If you use Dutch freelancers: Reclassify or reprice anyone under €36 per hour before July payroll, or prepare to defend their self-employed status.
If you run German payroll: Review pay comparators across your full comp package, including bonuses and incentives, before a single-comparator claim surfaces.
These changes share one theme. Where you hire now decides how much compliance work you carry. Asanify’s Global HRMS and EOR handle multi-country payroll, worker classification, and pay rules in one place, including H-1B weighted lottery budgeting and EU pay reporting.

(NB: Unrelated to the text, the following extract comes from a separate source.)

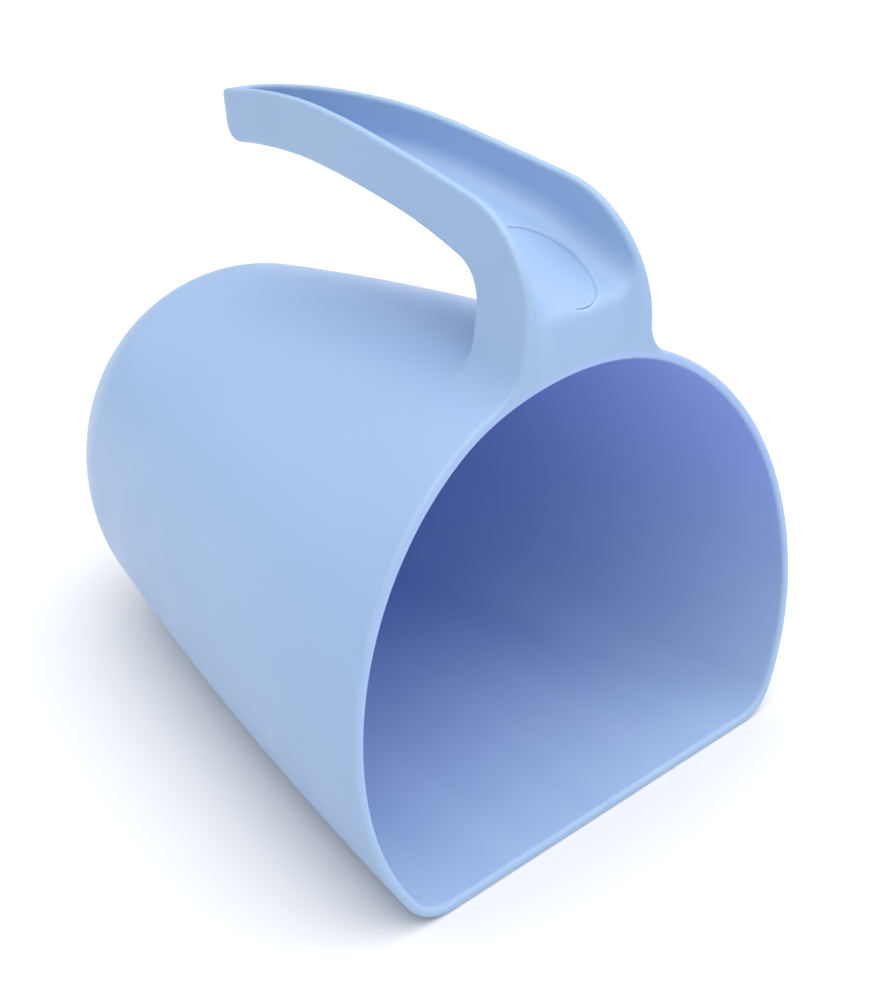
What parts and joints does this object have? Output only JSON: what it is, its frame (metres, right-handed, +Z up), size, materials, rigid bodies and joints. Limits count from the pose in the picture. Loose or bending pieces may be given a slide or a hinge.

Worth a look if your team spans borders.
FAQ: H-1B Weighted Lottery and Global Pay Rules
What is the H-1B weighted lottery?
It is a US selection rule, effective February 27, 2026, that replaces the random H-1B draw. Higher-paid roles get more entries, up to four for the top wage level. It applies from the FY2027 cap season.
Does the $100,000 H-1B fee still apply?
Yes, for now. A federal court struck it down on June 8, 2026, but a stay reinstated it during the government’s appeal. It applies mainly to petitions for workers outside the US who need consular processing.
Is the EU Pay Transparency Directive in force everywhere?
No. Only four member states met the June 7, 2026 deadline. Large economies like Germany and France are delayed, several to January 2027. Private employers there are not yet bound, but public-sector staff can rely on the directive directly.
Do we need an EOR to hire in the Netherlands or Germany?
It depends on headcount and risk. For one or two hires, an EOR removes classification and payroll risk, which now carries real penalties. At larger scale, a local entity may cost less. Asanify’s Global HRMS helps you compare both.
Not to be considered as tax, legal, financial or HR advice. Regulations change over time so please consult a lawyer, accountant or Labour Law expert for specific guidance.